One of the most interesting aspects of wearing costumes, such as at Halloween or a masquerade, is that it gives us a chance to be playful with our fears. We have the opportunity to become someone, or something, else when we dress up in costume. We have the chance to embrace and learn from our shadow selves. As a culture, we have mastered the art of deliberately frightening ourselves with haunted houses, scary movies, and ghost stories. Participating on our own or with our children or grandchildren, we get in touch with the child inside us—the person who knew how to combat fear with imagination.
It’s a skill many of us have forgotten. Our everyday fears and our fears about the future can debilitate us, keeping us from taking that next step, from listening to that visionary voice inside. But when we let our fears prevent us from taking action, we only create a future to be afraid of—one full of regrets, irretrievable opportunities, and a “safe” life that is more frightening than anything.
In that spirit, I invite you to face your fears as though you were watching them on the big screen. Watch them play out and let yourself feel frightened. Then realize, just as at the end of a scary movie, that you can look fear in the eye and still come out fine—perhaps even exhilarated.
Then take it to the next step and become your fear, step into it like a costume. Financial insecurity, business failure—even death . . . so often we see fear as the Other, but today is a day to change your perspective. Use your imagination. Mock what you’re afraid of. Laugh in the face of fear. Rewire how your brain habitually reacts to fear by making an effort to change your response. It won’t come naturally, not at first, but with practice, you can make courage a habit.
Above all, listen to what fear is trying to tell you.
Even though our circumstances change, fear never goes away. Even the most successful people in the world are afraid. But instead of blocking their fears from their minds or hiding out from them, they figure out what their fears are trying to say. Then they plan how to guard against what they are afraid of—and move forward anyway.
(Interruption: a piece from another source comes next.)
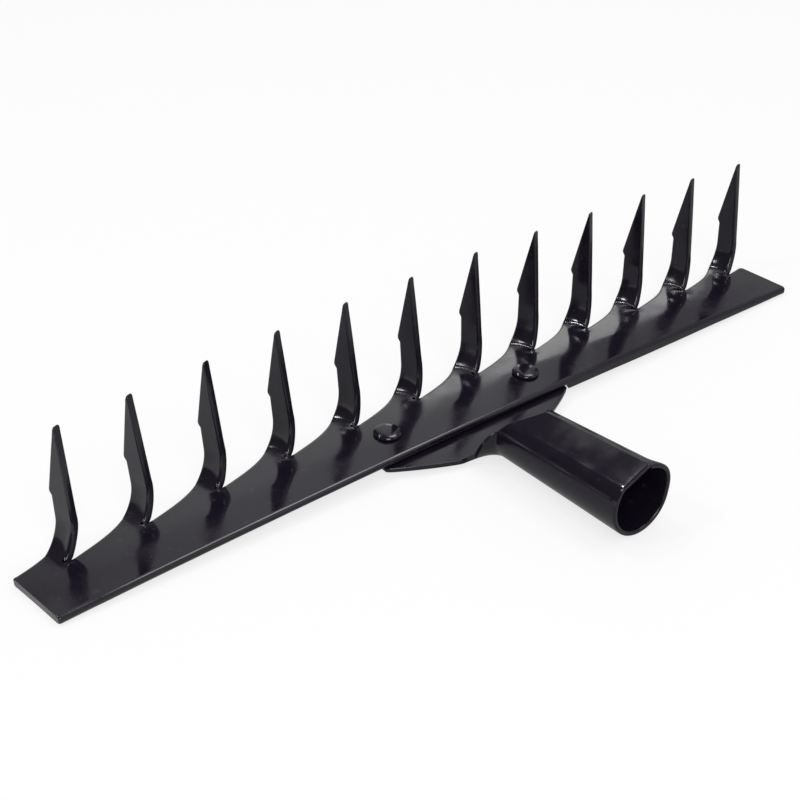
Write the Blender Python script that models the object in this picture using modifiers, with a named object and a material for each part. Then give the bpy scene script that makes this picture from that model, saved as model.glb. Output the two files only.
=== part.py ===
"""Head of a garden rake: one steel plate with upturned twisted teeth, a rolled sheet socket and two rivets.

Everything is worked out in a bar frame: X along the bar, +Y towards the teeth, Z up, with the top of the
bar's middle at height 0. The last step moves the object so that it stands on Z = 0, centred in X and Y.
"""

import math

import bmesh
import bpy
from mathutils import Matrix, Vector

MM = 0.001

# Head plate
PLATE = 3.3 * MM
TOOTH_COUNT = 12
PITCH = 33.0 * MM
END_MARGIN = 15.0 * MM
SPAN = 0.5 * PITCH * (TOOTH_COUNT - 1)
HALF_BAR = SPAN + END_MARGIN
SAGITTA = 6.0 * MM
FRONT_EDGE = -31.0 * MM
FRONT_BOW = 1.5 * MM
CORNER = 1.2 * MM
CORNER_STEPS = 2
LEFT_SKEW = 1.2 * MM
REAR_RISE = 1.0 * MM
CROWN = 1.0 * MM
CROWN_ROUND = 0.12
ROW_SHARES = (0.0, 0.07, 0.16, 0.3, 0.42, 0.5, 0.58, 0.7, 0.88, 0.94, 1.0)

# Deeper front edge of the bar, to the right of the socket's wing
LIP = 2.6 * MM
LIP_WIDTH = 4.0 * MM
LIP_FROM = 50.4 * MM
LIP_GROWS = 1.0 * MM
LIP_FADES_FROM = 90.0 * MM
LIP_FADE = 0.75
LIP_STOPS = 20.0 * MM

# Fold line of a tooth, from the tooth's root, and the rear edge that sweeps up to it from the notch before
FOLD_LEFT = Vector((-0.73, 4.7, 0.0)) * MM
FOLD_RIGHT = Vector((4.1, -5.0, 0.0)) * MM
NOTCH_LIFT = 1.07 * MM
NOTCH_REACH = 5.0 * MM
END_SWEEP = -1.45 * MM
LATE_SWEEP = 0.34
SWEEP_STEPS = 7

# Tooth: a strip folded up at the fold line and twisted until its face looks along the bar. Each of its
# edges is a curve with a first and a last handle, from the bar's face to the blade
STRIP_PARTS = 3
BEND_STEPS = 8
BEND_LEFT = 12.0 * MM
BEND_RIGHT = 14.0 * MM
START_LEFT = Vector((2.9, 2.0, 0.0)) * MM
START_RIGHT = Vector((0.9, 0.55, 0.65)) * MM
END_LEFT = Vector((0.0, 0.0, 7.0)) * MM
END_RIGHT = Vector((0.5, 0.15, 4.5)) * MM
DISH = 0.5 * MM
DISH_FADES = 20.0 * MM
DISH_STARTS = 3.0 * MM
BLADE_AT = Vector((7.5, 2.4, 0.0)) * MM
BLADE_TURN = math.radians(72.7)
BLADE_LEAN = math.radians(-2.4)
BLADE_LEFT = -4.3 * MM
BLADE_RIGHT = 4.7 * MM
NECK_FROM = 13.0 * MM
NECK_TO = 22.6 * MM
BARB_AT = 24.2 * MM
BARB_OUT = 0.95 * MM
BARB_FLAT = 1.0 * MM
TIP_AT = 54.1 * MM
TIP_CENTRE = 2.0 * MM
TIP_WIDTH = 0.4 * MM
TAPER_STEPS = 5

# How each tooth was left when it was bent: lean to +X, lean to +Y and extra twist in degrees, and how
# many millimetres further along the bar its notch is
TOOTH_SET = (
    (3.5, -0.5, 1.0, -1.2),
    (-0.5, -1.0, 1.0, -0.5),
    (-0.5, -0.5, 0.0, 0.0),
    (-1.0, 0.0, -1.0, 0.0),
    (-1.0, 0.5, -0.5, 0.5),
    (-1.0, 0.5, -0.5, 0.5),
    (1.0, 1.0, -1.5, 0.5),
    (1.5, 0.5, -2.0, 1.0),
    (0.5, 0.0, -1.0, 1.0),
    (0.5, 0.0, 0.5, 0.0),
    (-0.3, 0.0, 5.0, -0.3),
    (-1.8, 0.0, 7.0, -2.2),
)

# Gap between pieces that touch on the real object
GAP = 0.3 * MM

# Socket: one sheet, flat under the bar as two wings and rolled to a tube with its seam on top
SHEET = 2.0 * MM
SHEET_PARTS = 36
WING_HALF = 50.0 * MM
WING_REAR = -8.0 * MM
WING_CORNER = 6.0 * MM
WING_STRAIGHT_TO = -31.5 * MM
WING_POWER = 1.15
NECK_HALF = 16.0 * MM
NECK_Y = -47.2 * MM
ROLL_FROM = -45.0 * MM
ROLL_TO = -55.0 * MM
SEAM_FROM = -67.5 * MM
SEAM = 1.2 * MM
SEAM_TURN = math.radians(12.0)
FLAT_FROM = math.radians(132.0)
EDGE_OUT = 1.08
FLAP_POWER = 1.25
MOUTH_Y = -122.0 * MM
MOUTH_RADIUS = 14.95 * MM
MOUTH_BAND = 2.0 * MM
DENT = 1.4 * MM
DENT_LENGTH = 7.0 * MM
DENT_AT = math.radians(122.0)
DENT_WIDTH = math.radians(45.0)
ROOT_Y = -45.0 * MM
ROOT_RADIUS = 12.3 * MM
FLOOR_AT_ROOT = -7.8 * MM
FLOOR_AT_MOUTH = -(SAGITTA + PLATE)
FLOOR_BLEND = 20.0 * MM
ARC_STEPS = 4
WING_STEPS = 9
FLAP_STEPS = 9
TUBE_STEPS = 8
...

Action is the best weapon against our fears. Even small steps can embolden us to take more small steps, then larger steps. Right now, those first steps might be simply writing down everything you are afraid of, then using your imagination to come up with every possible solution. Just mind dump—don’t judge what you write. Sometimes, even the most ridiculous ideas can be springboards to innovative answers we might not have thought of otherwise.
Once you have a game plan in mind, break it down into actionable steps. Then as much as possible, let the fear go. It has served its purpose. You don’t need it anymore.
What is your biggest fear right now? How can you use that fear to plan your next steps?